Ademption: If your Will or Trust says that at your death, you wish for your diamond tennis bracelet to go to your Aunt Sue, and, at your death, there is no diamond tennis bracelet in your ownership/estate, the gift to Aunt Sue “adeems,” and Aunt Sue can’t come after your estate with any sort of claim of wrongdoing.

Remote Contingent Distribution: Where does your estate go if all of the people you’ve named to receive it are gone at your death – if they have all predeceased you? This is a highly unlikely – a “remote” possibility – and one that will only occur IF all of your named beneficiaries are gone (it is “contingent” upon that) – but it is a remote contingent possibility that should be addressed in your Will or Trust, just in case.

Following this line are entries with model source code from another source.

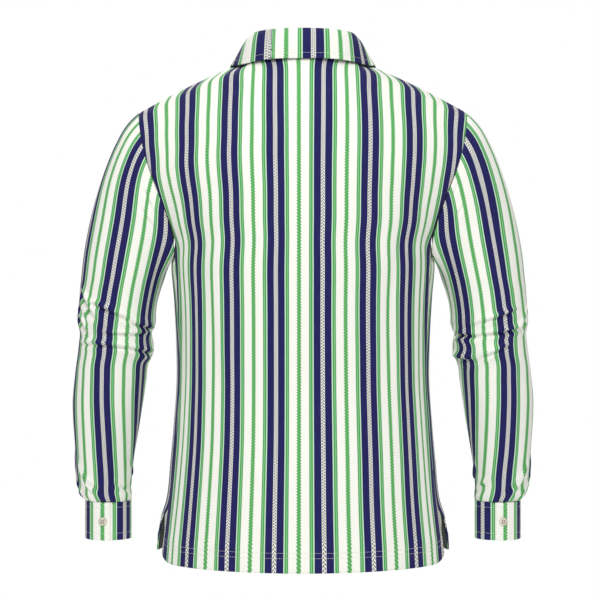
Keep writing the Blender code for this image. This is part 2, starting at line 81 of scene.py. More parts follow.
# ---------------------------------------------------------------- driving sizes, millimetres
CLOTH = 1.0                # wall of a single cloth layer
SEAM_TURN = 5.0            # how far sewn edges turn in
DROP_TAIL = 12.0           # how much lower the back hem is than its corners
HEM_DEPTH = 28.0           # turned-up layer behind the hem
HEM_LINES = (20.0, 27.0)   # stitch lines above the hem's edge
HEM_FOLD = 2.2             # from the hem's face to its turned-up layer
HEM_SWELL = 0.5            # how far the doubled hem stands out
HEM_CORNER = 0.80          # share of the half width from which the hem's corner is rounded
VENT_END = (60.0, 75.0)    # above the hem, where the free side edges become side seams
FREE_TURN = 1.8            # how far free edges turn in
FOLDS_FROM = (30.0, 90.0)  # above the hem, where the panels' folds set in
SEAM_SINK = 0.9            # how far the cloth sinks at its seams, and how wide
SEAM_WIDTH = 3.0
SHADE_TAPE_TOP = -602.0          # near-black strips inside the vents, painted shade of the vents' insides: top, width, and place from the front's edge and face
SHADE_TAPE_WIDTH = 26.0
SHADE_TAPE_RIM = 2.4
SHADE_TAPE_DEPTH = 3.5
SHADE_TAPE_WALL = 0.6
NECK_RX = 80.0             # neckline: half width, half depth and middle
NECK_RY = 71.0
NECK_Y = -11.0
NECK_TOP_Z = 20.0
NECK_DROP = 72.0
TIP = (234.0, 2.0, -58.0)  # shoulder tip
SHOULDER_GAP = 1.8
SHOULDER_BOW = 3.5
NECK_SHARE = 0.34          # share of a half panel's width that the neckline takes
ARM_RING_Z = -297.0        # where the sleeve cap ends and the level arm rings begin
SLEEVE_END_Z = -615.6
CUFF_END_ANGLE = 101.0     # degrees from +X round the wrist: free edge of the cuff
CUFF_OVERLAP = 36.0
CUFF_WALL = 1.6
CUFF_LINES = (7.4, 44.5)   # stitch lines below the cuff's top
GRID_STEP = 3.0            # spacing of the cloth's grid, and of the sleeves'
SLEEVE_STEP = 2.15

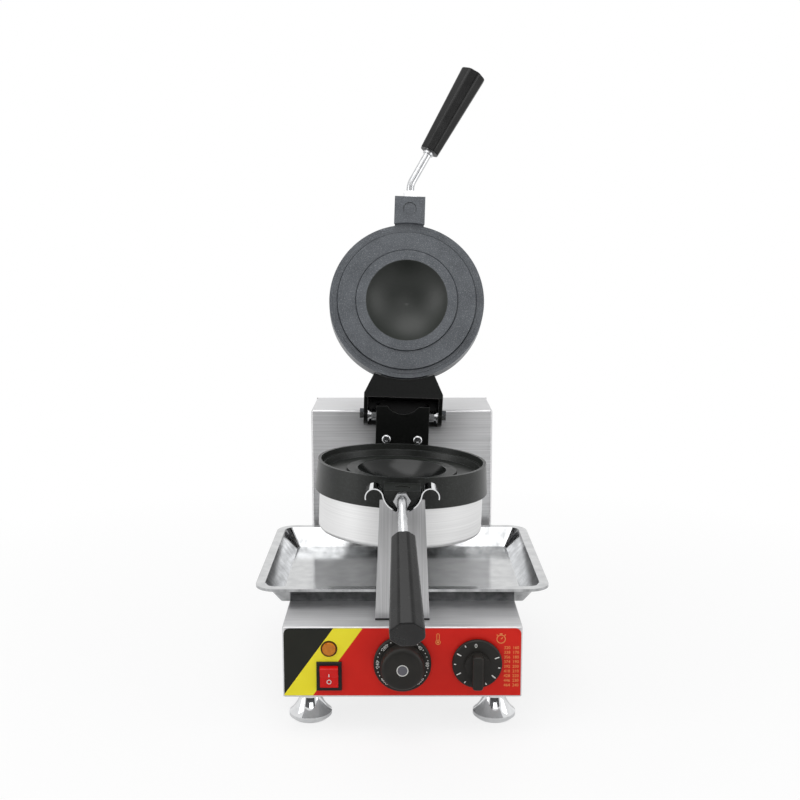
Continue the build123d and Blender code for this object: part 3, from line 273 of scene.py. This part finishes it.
def spun_aluminium(name, placed):
    material, shader = new_material(name)
    back = placed.inverted().to_euler()
    rings = stretched_noise(material, (160, 160, 0.9), 3.0, tuple(back))
    finish(
        material, shader, two_tone(material, rings, "#DADADA", "#E6E6E6"), (rings, 0.38, 0.5),
        (rings, 0.03, 0.5), {"Metallic": 0.85}
    )
    return material


lower_drum = spun_aluminium("spun_aluminium_lower", rest_turn)
lid_drum = spun_aluminium("spun_aluminium_lid", rest_turn @ lid_lift)
print("the lid stands open by", LID_OPEN, "degrees")

# %% [markdown]
# The pans are cast aluminium with a sprayed non-stick coat, baked on. It is satin and black, with a fine pebbled
# surface. On the lid it is painted slate grey, which is painted light: the lid is drawn lighter than the pan's
# black for the light that falls on it. The tiny flakes in the coat catch the light as specks about a quarter of a
# millimetre wide; they are drawn here at 0.8 mm as lighter specks of colour, a painted glint, and the lid gets far
# more of them. Both bowls are drawn darker than the rest of their coat, and the lower one is glossier too, because
# it is wiped out after every use. Each pan is one casting, so the bowl is not cut off as a piece of its own: it is
# part of a ball, and a distance from the ball's middle tells the shader where it is. The coat is thin on sharp
# rims and wears grey there.

# %% Sprayed non-stick coat on a casting
LOWER_BALL_R, LOWER_BALL_UP = 65.5 * MM, 30.0 * MM
LID_BALL_R, LID_BALL_UP = 67.3 * MM, 50.3 * MM
BALL_MARGIN = 0.3 * MM
PAN_RIM_UP = 5.5 * MM
LUG_GAP = 0.3 * MM
FLAKE_GLINT_TONE, BARE_TONE = "#8E9297", "#7C7F80"
FLAKE_SIZE, FLAKE_ABOVE = 0.8, 0.66
PEBBLE_DEPTH, FLAKE_DEPTH = 0.04, 0.16
RIM_WEAR = 0.45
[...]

Personal Representative: A Personal Representative is also known as an Executor. This is the title of the person (or corporate fiduciary) who will administer an estate under a Will.

Trustee: This is the title of the person (or corporate fiduciary) who will administer a Trust.

Interested vs. Independent trustee: An Interested Trustee is, in the simplest terms, a related or subordinate party to the beneficiary of the Trust, or to the grantor of the Trust. An Independent Trustee is not an Interested Trustee.

Well-written estate planning documents will often contain a section for definitions, given the reality of there being so many terms of art. Regardless, a good estate planning attorney should be your primary and best resource for understanding what it is that your estate planning documents actually say, so that you will know that your dispositive provisions are going to be properly administered by your Personal Representative or Trustee even in the event of a Remote Contingent Distribution.